## [What you will do]
Quote verbatim every line from the line containing "for name, side" to the line containing "return low, high", inclusive of both, and no other line.

──────── Records supplied

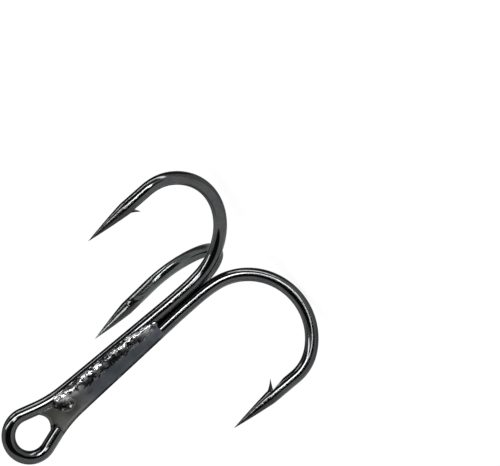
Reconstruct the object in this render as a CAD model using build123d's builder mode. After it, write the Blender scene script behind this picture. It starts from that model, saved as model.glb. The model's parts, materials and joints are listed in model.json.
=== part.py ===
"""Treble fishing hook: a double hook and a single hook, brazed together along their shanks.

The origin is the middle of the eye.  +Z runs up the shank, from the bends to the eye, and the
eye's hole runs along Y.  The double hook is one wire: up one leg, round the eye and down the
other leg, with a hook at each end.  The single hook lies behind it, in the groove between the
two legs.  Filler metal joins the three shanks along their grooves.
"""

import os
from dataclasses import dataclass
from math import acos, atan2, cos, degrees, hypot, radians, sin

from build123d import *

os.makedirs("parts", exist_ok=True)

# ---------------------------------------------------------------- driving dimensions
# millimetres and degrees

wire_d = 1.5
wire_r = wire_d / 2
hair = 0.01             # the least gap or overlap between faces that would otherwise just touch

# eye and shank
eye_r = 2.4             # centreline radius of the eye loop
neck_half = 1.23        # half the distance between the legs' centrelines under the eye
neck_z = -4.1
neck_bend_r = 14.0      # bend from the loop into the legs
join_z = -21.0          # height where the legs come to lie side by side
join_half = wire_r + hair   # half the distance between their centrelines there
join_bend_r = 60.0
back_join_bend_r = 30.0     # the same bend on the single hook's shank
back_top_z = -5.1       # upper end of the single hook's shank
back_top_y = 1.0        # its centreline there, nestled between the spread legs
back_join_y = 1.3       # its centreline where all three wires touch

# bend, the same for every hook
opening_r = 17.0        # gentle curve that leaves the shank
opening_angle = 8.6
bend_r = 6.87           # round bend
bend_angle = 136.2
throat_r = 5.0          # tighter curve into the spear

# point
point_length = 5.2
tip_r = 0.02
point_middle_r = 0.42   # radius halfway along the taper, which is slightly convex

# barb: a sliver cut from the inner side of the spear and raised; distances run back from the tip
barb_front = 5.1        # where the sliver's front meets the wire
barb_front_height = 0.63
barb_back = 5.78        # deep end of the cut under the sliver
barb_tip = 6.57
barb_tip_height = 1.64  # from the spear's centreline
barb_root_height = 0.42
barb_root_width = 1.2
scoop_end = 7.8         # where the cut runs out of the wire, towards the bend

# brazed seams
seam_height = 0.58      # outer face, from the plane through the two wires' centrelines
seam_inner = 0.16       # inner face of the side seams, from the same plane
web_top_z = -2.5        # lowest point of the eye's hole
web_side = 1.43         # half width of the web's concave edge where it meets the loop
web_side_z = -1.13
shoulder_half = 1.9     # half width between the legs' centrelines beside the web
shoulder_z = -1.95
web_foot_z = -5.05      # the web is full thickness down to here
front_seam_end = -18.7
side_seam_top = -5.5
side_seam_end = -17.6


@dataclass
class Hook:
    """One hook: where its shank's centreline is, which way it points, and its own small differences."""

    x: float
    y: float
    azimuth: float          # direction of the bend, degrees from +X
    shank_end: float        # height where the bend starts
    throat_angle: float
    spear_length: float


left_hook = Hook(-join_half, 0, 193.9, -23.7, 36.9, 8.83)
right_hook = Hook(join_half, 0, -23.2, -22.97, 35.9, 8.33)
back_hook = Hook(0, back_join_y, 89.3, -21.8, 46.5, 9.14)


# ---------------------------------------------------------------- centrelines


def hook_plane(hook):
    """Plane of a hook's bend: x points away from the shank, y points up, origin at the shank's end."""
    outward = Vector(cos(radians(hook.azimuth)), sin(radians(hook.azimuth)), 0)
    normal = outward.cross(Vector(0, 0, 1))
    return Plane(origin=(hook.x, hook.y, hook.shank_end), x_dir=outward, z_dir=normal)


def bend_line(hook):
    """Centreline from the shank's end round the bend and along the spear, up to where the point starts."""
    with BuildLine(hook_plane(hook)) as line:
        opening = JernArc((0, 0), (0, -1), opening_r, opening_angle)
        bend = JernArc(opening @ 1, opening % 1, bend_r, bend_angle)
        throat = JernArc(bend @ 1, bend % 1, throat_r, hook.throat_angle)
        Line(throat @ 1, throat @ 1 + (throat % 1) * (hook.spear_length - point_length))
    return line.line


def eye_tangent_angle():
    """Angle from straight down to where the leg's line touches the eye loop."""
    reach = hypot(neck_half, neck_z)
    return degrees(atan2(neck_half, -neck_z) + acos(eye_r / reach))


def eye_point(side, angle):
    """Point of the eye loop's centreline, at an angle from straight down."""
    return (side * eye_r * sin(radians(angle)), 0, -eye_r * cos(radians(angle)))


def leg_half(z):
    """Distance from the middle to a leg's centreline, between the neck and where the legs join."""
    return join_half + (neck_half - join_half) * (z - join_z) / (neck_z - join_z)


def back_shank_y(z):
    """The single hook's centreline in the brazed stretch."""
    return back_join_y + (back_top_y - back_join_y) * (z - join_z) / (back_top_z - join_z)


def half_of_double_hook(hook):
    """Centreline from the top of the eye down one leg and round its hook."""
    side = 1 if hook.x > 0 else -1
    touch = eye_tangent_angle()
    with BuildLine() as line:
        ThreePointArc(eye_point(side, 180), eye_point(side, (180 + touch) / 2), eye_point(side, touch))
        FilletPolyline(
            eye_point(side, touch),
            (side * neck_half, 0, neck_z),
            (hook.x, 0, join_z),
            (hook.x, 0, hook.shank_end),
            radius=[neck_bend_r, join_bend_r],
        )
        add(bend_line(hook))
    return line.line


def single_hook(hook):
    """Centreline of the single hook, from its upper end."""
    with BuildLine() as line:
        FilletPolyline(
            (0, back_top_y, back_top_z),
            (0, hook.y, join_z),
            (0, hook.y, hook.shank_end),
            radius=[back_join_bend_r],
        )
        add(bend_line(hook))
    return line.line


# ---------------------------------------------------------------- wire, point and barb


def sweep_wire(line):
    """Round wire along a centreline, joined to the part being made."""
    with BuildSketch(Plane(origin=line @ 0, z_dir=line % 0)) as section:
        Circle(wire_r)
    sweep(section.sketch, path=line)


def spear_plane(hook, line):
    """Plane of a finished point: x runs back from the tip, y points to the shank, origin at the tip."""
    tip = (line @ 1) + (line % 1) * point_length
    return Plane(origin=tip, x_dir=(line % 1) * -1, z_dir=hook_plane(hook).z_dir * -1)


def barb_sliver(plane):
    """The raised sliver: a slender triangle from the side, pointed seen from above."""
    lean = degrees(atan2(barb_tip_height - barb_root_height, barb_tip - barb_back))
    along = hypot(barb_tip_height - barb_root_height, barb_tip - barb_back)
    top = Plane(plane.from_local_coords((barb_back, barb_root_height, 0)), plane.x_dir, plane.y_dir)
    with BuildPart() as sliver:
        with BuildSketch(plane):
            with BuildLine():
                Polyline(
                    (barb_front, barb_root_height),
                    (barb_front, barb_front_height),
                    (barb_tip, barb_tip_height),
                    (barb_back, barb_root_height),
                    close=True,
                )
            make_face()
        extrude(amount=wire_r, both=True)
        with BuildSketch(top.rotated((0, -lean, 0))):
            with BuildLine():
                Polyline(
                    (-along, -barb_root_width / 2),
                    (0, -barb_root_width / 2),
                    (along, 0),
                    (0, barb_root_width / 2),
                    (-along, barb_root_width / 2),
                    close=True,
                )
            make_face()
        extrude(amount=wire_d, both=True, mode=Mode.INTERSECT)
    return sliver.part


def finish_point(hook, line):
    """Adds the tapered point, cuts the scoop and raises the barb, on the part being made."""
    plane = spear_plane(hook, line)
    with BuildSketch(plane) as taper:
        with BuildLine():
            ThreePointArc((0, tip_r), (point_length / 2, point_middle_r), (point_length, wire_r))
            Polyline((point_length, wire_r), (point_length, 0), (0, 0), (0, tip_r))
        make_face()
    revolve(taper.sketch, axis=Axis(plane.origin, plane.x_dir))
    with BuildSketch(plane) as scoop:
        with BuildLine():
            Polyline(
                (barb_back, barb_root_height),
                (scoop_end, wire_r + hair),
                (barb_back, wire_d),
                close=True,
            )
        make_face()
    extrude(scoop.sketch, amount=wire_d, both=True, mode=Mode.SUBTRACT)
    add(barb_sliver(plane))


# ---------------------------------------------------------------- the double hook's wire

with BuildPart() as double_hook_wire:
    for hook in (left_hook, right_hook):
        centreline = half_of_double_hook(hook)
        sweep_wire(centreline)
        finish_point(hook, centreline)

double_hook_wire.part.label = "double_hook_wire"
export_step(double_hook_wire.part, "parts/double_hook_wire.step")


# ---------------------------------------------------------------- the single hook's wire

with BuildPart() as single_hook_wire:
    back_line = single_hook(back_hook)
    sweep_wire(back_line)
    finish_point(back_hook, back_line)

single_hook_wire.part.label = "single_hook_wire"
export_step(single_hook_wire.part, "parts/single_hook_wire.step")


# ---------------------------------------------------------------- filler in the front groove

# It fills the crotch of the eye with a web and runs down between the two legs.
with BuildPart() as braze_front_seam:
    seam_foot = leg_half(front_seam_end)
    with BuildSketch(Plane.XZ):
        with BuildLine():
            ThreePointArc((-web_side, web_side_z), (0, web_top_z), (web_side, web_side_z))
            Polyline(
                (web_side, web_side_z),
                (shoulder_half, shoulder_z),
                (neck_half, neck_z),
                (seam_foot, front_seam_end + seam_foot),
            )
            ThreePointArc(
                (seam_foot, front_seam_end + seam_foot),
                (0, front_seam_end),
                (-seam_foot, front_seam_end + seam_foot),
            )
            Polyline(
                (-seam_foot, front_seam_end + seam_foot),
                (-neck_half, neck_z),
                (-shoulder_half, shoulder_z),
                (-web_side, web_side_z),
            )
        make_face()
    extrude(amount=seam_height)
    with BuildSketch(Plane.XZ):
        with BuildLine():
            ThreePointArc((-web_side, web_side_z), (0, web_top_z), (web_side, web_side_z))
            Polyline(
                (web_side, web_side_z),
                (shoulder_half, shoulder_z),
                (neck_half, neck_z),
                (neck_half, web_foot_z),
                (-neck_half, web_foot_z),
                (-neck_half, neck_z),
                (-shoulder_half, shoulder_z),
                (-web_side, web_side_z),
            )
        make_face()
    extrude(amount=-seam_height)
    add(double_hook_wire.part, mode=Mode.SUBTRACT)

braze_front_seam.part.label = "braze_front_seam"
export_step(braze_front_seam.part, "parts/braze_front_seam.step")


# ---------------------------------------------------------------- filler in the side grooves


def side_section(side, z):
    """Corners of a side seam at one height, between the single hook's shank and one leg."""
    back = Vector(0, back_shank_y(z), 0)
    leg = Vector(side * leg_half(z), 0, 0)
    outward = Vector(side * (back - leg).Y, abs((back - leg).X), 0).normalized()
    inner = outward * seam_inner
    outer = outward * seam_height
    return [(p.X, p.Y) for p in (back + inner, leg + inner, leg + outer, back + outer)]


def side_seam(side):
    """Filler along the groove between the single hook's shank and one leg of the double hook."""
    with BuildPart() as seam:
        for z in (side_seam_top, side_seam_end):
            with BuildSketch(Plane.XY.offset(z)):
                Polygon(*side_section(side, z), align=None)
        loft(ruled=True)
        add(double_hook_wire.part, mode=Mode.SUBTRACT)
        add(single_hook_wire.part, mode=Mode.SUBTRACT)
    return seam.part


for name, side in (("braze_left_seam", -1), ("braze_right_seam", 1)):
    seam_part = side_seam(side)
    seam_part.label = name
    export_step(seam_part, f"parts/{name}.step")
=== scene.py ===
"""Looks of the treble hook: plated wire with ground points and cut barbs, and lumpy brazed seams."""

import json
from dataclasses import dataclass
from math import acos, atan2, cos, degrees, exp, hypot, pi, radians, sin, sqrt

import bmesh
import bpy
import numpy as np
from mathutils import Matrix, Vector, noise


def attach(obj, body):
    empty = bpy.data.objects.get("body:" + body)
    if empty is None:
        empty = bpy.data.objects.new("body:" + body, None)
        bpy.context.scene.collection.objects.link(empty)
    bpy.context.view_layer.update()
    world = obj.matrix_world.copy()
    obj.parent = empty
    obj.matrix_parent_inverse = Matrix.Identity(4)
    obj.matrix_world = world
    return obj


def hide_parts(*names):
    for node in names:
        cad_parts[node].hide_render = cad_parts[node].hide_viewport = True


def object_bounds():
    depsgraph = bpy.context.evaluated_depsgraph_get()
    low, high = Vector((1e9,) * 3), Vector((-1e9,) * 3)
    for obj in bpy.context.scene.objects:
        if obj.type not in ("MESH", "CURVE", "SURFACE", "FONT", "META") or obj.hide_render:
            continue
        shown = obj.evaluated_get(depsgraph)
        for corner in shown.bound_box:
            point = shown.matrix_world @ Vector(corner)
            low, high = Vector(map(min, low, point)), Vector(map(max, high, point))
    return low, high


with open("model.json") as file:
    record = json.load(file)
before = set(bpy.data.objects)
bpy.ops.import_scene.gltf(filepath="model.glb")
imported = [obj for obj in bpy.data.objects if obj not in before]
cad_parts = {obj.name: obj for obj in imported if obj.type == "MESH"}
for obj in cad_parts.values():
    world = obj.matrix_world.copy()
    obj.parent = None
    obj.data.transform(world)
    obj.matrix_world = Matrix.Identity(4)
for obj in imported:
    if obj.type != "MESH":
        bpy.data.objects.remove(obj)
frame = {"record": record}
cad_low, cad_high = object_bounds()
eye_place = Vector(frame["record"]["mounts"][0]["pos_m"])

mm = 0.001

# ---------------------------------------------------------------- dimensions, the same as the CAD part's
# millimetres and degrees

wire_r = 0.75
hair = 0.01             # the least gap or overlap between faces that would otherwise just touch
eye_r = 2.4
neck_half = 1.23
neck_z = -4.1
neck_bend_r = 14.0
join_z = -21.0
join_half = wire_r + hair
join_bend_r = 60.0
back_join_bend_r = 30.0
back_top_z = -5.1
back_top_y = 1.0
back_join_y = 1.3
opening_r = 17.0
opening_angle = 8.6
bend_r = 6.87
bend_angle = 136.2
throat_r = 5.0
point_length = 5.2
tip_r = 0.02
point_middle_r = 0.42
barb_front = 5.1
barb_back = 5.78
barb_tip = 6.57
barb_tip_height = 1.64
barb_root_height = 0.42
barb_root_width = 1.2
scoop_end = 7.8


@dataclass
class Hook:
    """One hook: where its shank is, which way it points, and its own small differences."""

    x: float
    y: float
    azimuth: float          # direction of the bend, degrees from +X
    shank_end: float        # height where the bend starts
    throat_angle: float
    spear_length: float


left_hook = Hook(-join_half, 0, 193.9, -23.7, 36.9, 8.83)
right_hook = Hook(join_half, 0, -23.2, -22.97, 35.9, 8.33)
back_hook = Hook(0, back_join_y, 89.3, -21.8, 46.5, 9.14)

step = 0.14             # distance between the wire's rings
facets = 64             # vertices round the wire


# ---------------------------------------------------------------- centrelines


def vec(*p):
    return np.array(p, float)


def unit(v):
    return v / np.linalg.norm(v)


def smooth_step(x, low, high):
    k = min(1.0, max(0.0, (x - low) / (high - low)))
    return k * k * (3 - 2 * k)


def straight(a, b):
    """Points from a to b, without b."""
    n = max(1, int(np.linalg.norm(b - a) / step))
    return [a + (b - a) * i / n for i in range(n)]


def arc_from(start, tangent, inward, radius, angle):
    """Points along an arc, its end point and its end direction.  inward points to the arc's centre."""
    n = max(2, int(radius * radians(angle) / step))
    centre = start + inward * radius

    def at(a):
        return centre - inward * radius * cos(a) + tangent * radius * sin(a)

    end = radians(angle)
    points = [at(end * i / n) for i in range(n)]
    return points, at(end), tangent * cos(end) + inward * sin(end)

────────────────
──────── Records supplied

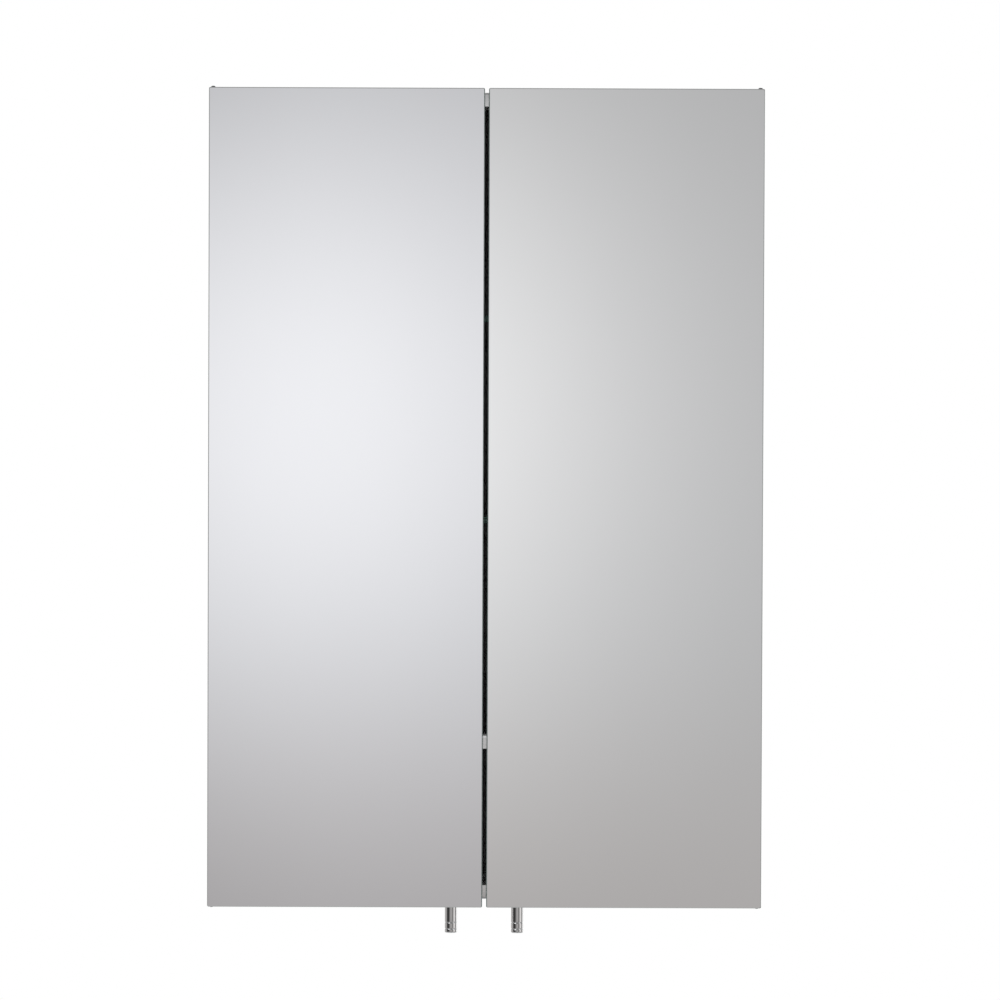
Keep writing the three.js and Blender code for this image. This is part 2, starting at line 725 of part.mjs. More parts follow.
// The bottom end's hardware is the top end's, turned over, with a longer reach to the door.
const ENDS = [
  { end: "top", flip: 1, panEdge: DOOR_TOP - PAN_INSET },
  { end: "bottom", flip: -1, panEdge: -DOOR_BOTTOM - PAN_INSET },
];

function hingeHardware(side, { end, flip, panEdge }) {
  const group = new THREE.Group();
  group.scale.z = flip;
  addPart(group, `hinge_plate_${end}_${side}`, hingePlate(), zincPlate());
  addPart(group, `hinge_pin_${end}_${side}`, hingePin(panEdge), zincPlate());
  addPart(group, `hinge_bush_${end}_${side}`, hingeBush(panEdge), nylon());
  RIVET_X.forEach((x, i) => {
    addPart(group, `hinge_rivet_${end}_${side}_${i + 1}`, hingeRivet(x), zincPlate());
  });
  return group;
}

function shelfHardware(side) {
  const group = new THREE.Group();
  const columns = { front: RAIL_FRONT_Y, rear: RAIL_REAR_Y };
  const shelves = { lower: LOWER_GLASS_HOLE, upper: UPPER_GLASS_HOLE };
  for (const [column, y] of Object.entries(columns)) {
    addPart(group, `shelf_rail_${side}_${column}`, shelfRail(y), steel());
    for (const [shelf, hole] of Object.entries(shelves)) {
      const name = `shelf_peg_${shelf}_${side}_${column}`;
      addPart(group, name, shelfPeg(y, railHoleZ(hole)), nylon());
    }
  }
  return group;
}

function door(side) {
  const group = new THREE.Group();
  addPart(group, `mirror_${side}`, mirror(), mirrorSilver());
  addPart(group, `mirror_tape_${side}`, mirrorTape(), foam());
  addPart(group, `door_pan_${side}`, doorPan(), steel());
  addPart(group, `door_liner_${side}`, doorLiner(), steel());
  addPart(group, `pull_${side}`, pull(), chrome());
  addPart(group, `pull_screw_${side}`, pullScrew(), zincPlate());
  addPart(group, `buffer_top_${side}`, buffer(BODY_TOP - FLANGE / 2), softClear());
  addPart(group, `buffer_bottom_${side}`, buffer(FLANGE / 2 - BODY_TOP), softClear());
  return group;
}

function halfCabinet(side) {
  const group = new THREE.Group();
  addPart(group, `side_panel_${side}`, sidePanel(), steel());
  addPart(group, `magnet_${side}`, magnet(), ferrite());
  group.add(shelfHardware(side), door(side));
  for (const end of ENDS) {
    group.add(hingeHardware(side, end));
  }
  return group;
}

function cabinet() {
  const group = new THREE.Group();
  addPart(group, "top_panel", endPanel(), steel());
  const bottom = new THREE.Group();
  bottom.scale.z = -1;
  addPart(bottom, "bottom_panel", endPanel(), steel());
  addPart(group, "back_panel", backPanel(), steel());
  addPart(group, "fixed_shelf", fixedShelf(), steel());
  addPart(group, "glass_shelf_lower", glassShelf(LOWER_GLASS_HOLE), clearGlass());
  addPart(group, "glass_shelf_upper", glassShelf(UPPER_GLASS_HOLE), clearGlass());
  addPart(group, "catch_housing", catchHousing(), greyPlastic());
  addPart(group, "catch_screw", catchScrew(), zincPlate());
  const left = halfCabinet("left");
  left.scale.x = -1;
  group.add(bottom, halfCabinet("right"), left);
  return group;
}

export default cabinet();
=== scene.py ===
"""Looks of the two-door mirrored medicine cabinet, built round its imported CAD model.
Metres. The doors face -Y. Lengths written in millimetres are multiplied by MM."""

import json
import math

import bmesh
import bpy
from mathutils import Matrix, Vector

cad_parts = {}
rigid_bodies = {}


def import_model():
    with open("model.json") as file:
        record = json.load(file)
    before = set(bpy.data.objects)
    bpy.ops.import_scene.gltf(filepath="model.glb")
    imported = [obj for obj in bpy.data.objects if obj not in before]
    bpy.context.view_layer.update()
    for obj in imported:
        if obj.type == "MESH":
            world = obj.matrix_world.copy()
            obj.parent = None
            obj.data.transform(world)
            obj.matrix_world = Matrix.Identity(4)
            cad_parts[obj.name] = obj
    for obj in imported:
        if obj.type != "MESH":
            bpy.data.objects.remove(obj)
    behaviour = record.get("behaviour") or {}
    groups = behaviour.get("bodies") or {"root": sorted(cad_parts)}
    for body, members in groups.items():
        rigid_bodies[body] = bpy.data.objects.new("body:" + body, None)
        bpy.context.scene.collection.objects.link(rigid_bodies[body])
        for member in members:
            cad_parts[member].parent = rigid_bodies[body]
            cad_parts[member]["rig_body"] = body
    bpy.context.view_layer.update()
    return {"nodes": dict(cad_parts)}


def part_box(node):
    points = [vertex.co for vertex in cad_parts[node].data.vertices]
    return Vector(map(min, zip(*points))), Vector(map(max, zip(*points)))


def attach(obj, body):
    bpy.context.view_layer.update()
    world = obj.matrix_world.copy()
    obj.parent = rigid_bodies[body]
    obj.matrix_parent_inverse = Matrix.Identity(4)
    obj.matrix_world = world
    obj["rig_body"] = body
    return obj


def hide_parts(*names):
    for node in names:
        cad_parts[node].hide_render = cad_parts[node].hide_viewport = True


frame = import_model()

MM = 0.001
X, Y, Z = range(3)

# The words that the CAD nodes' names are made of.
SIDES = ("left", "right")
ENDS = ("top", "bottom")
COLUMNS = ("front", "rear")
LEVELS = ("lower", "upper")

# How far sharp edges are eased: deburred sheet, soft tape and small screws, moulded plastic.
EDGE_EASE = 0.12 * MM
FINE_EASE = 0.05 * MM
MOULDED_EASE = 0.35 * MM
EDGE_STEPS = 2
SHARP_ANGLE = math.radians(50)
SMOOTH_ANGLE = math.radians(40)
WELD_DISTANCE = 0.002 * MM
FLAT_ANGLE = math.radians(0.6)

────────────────
──────── Records supplied

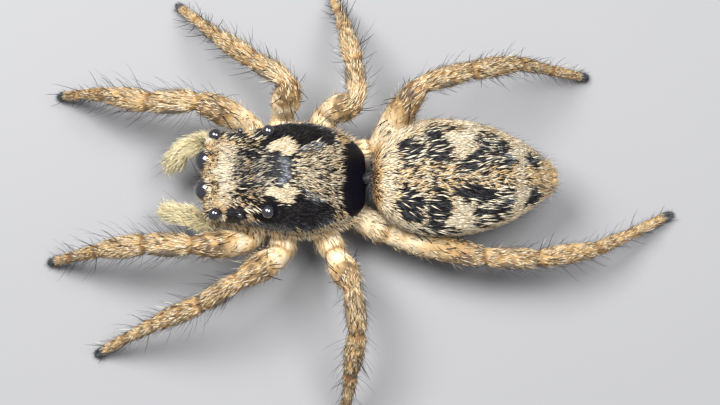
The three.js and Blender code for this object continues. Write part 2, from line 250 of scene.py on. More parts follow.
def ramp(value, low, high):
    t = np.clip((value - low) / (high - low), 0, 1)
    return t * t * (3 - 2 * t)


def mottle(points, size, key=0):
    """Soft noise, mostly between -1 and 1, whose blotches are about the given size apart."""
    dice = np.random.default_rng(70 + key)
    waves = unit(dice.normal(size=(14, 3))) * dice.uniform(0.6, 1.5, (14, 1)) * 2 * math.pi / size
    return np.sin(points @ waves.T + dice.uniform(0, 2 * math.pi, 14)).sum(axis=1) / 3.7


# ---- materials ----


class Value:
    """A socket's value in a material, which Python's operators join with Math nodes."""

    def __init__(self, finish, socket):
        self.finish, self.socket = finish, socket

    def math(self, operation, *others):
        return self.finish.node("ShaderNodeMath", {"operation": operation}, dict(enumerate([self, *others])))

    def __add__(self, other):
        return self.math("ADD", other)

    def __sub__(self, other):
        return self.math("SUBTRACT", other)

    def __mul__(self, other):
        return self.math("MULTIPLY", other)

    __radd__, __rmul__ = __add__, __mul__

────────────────

## [Solution to the exercise]
for name, side in (("braze_left_seam", -1), ("braze_right_seam", 1)):
    seam_part = side_seam(side)
    seam_part.label = name
    export_step(seam_part, f"parts/{name}.step")
=== scene.py ===
"""Looks of the treble hook: plated wire with ground points and cut barbs, and lumpy brazed seams."""

import json
from dataclasses import dataclass
from math import acos, atan2, cos, degrees, exp, hypot, pi, radians, sin, sqrt

import bmesh
import bpy
import numpy as np
from mathutils import Matrix, Vector, noise


def attach(obj, body):
    empty = bpy.data.objects.get("body:" + body)
    if empty is None:
        empty = bpy.data.objects.new("body:" + body, None)
        bpy.context.scene.collection.objects.link(empty)
    bpy.context.view_layer.update()
    world = obj.matrix_world.copy()
    obj.parent = empty
    obj.matrix_parent_inverse = Matrix.Identity(4)
    obj.matrix_world = world
    return obj


def hide_parts(*names):
    for node in names:
        cad_parts[node].hide_render = cad_parts[node].hide_viewport = True


def object_bounds():
    depsgraph = bpy.context.evaluated_depsgraph_get()
    low, high = Vector((1e9,) * 3), Vector((-1e9,) * 3)
    for obj in bpy.context.scene.objects:
        if obj.type not in ("MESH", "CURVE", "SURFACE", "FONT", "META") or obj.hide_render:
            continue
        shown = obj.evaluated_get(depsgraph)
        for corner in shown.bound_box:
            point = shown.matrix_world @ Vector(corner)
            low, high = Vector(map(min, low, point)), Vector(map(max, high, point))
    return low, high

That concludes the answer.